Delozier remains “wholeheartedly” committed to being tough on crime and the “criminal heartless,” but she also believes that “there needs to be a balance.”

“A dad of three that had a drunk and disorderly when they were 22 years old deserves to be able to have a break,” she said.

Kim hopes for “more job training and resources, because re-entrants don’t know where to go or where to start.” Rodgers has hopes for reviving STEP, with its track record of 100-percent employment for graduates.

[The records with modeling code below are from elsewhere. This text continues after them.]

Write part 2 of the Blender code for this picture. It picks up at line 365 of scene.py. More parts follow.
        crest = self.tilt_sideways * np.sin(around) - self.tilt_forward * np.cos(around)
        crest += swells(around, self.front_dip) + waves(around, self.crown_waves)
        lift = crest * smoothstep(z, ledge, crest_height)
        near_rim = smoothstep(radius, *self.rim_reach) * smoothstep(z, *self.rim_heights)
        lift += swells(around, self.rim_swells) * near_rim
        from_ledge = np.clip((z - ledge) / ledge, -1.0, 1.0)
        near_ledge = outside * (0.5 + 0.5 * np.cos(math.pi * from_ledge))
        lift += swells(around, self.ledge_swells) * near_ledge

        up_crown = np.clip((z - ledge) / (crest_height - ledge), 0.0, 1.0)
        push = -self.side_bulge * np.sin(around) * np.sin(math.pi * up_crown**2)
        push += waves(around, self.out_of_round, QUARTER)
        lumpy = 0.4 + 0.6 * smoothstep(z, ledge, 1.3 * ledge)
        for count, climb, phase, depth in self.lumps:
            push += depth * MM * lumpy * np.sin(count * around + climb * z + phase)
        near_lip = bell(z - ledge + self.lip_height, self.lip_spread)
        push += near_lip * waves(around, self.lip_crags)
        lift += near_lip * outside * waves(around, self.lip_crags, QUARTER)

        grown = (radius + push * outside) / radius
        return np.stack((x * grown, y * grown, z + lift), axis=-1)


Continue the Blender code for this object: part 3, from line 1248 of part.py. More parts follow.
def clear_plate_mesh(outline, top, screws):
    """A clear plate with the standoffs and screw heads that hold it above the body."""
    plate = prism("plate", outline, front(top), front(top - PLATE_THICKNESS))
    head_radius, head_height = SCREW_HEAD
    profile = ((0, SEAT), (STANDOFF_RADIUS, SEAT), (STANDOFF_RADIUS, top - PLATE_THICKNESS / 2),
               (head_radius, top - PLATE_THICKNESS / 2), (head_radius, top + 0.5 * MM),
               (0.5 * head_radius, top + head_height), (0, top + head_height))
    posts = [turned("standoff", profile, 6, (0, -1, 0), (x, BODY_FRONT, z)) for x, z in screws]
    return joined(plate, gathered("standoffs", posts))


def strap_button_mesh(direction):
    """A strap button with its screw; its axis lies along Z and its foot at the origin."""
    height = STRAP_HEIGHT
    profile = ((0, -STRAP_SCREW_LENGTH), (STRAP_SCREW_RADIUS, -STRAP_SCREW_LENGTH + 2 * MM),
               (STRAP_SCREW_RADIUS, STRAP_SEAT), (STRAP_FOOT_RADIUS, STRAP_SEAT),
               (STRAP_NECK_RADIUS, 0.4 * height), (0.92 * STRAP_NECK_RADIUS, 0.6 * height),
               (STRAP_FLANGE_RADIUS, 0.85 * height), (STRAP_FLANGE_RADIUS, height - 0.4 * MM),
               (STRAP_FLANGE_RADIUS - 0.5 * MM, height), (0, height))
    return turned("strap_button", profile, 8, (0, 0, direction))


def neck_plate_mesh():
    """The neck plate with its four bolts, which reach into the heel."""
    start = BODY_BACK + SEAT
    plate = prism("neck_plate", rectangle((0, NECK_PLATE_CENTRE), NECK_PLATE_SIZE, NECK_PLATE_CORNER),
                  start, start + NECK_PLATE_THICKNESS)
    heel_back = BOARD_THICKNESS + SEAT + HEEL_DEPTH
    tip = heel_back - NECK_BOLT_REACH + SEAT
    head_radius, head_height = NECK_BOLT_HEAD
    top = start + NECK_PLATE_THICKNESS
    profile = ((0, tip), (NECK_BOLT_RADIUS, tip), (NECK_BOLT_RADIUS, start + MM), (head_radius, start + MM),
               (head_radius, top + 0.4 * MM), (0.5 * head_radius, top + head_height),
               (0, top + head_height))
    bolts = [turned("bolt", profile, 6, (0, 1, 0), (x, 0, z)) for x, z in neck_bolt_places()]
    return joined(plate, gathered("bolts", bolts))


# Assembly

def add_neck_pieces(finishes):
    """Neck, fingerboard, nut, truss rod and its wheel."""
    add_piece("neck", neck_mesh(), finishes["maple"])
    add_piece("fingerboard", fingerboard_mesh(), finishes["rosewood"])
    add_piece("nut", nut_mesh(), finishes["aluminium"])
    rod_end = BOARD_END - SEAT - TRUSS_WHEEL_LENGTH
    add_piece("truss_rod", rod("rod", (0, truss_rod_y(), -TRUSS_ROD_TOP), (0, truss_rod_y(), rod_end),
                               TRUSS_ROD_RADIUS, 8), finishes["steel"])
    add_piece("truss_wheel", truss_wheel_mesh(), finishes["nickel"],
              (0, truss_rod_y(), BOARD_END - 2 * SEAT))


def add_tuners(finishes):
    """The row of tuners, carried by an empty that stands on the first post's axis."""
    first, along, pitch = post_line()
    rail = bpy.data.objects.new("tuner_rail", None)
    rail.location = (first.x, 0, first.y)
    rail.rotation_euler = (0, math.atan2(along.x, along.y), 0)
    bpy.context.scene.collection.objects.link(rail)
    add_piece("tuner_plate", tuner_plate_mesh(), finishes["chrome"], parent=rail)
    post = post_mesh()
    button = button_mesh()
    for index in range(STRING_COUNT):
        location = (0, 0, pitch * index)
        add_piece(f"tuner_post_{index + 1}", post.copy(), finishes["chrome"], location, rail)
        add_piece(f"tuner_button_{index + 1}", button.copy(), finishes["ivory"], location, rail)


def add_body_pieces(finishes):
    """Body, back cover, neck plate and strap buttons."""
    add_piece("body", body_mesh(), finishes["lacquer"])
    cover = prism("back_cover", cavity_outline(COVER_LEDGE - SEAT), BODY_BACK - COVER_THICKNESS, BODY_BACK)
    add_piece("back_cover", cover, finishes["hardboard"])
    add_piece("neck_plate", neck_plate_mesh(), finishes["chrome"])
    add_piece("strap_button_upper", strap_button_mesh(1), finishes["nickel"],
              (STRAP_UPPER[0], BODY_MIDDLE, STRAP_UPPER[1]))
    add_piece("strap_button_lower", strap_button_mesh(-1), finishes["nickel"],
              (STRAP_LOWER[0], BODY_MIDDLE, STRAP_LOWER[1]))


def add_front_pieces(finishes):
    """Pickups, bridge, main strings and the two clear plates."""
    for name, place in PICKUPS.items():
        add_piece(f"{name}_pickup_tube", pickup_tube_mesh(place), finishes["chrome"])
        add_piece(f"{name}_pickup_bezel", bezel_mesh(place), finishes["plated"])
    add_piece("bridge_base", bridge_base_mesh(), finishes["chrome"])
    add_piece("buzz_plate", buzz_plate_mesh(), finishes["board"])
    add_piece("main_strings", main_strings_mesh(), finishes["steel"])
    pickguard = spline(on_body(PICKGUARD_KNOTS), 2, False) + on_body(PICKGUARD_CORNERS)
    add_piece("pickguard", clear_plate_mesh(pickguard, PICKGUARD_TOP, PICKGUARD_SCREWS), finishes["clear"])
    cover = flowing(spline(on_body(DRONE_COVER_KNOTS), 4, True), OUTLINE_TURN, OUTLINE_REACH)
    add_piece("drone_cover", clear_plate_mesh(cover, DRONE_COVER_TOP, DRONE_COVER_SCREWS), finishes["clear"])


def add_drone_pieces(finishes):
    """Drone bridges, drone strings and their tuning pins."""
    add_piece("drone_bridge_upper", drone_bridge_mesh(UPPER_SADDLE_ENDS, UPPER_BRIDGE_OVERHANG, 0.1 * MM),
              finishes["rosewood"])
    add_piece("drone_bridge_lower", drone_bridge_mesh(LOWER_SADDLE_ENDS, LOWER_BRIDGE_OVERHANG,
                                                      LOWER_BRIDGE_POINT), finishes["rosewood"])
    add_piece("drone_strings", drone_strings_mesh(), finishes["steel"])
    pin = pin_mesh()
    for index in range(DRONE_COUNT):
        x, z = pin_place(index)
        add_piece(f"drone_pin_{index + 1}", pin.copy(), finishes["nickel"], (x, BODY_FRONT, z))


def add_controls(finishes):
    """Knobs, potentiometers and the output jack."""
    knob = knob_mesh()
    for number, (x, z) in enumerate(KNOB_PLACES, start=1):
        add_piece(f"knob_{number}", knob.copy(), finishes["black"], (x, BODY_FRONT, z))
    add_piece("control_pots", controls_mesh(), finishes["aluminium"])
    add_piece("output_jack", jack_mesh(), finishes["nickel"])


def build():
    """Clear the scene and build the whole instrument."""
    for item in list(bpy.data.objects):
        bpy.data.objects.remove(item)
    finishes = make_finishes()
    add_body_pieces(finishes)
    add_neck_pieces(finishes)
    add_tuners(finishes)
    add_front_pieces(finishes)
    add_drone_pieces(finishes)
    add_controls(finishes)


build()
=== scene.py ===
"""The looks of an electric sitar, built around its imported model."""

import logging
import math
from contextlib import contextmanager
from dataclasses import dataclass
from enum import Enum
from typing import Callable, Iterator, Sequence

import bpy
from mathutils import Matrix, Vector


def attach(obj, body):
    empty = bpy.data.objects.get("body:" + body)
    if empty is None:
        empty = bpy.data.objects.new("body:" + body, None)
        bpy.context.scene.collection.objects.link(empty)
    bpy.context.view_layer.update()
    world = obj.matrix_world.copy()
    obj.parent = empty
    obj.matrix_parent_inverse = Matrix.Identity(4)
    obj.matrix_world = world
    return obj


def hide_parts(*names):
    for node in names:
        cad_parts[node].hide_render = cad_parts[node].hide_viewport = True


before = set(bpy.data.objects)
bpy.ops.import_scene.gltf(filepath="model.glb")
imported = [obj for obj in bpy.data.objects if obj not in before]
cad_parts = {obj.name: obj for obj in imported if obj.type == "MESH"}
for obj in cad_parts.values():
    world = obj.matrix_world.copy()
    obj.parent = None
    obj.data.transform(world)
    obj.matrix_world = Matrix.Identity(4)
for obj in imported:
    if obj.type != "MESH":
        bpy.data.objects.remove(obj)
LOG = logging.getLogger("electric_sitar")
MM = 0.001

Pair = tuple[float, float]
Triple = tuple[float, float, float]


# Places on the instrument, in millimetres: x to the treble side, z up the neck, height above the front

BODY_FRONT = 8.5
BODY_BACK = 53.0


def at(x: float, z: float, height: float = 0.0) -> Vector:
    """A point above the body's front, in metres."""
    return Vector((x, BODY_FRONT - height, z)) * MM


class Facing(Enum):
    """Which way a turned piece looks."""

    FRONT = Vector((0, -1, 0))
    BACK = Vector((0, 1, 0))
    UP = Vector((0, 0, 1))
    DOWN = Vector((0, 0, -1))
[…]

The legislative Criminal Justice Reform Caucus was slated to meet late last month to discuss next steps, said Delozier. She would like to tackle inequities in professional licensing, such as a morals clause in licensure requirements for cosmetologists that’s absent for barbers. In Pennsylvania prisons, men often are trained for barbering, while women get cosmetology training.

And while some offenses obviously preclude certain employment—the convicted embezzler shouldn’t be managing money, for instance—licensure regulations should explicitly address those crimes that correlate to licensing, she said.

While “there are bad people out there,” Clean Slate is giving many ex-offenders “another opportunity in life outside of incarceration,” said Dixon.

“It makes me feel good to help people like that,” he said. “Knowing where I came from the last eight years, and now to help somebody provide for their families, I guess I’m proud of that. It’s not something I look for to get anything back in return. I feel like I’ve been blessed, so I need to bless others.”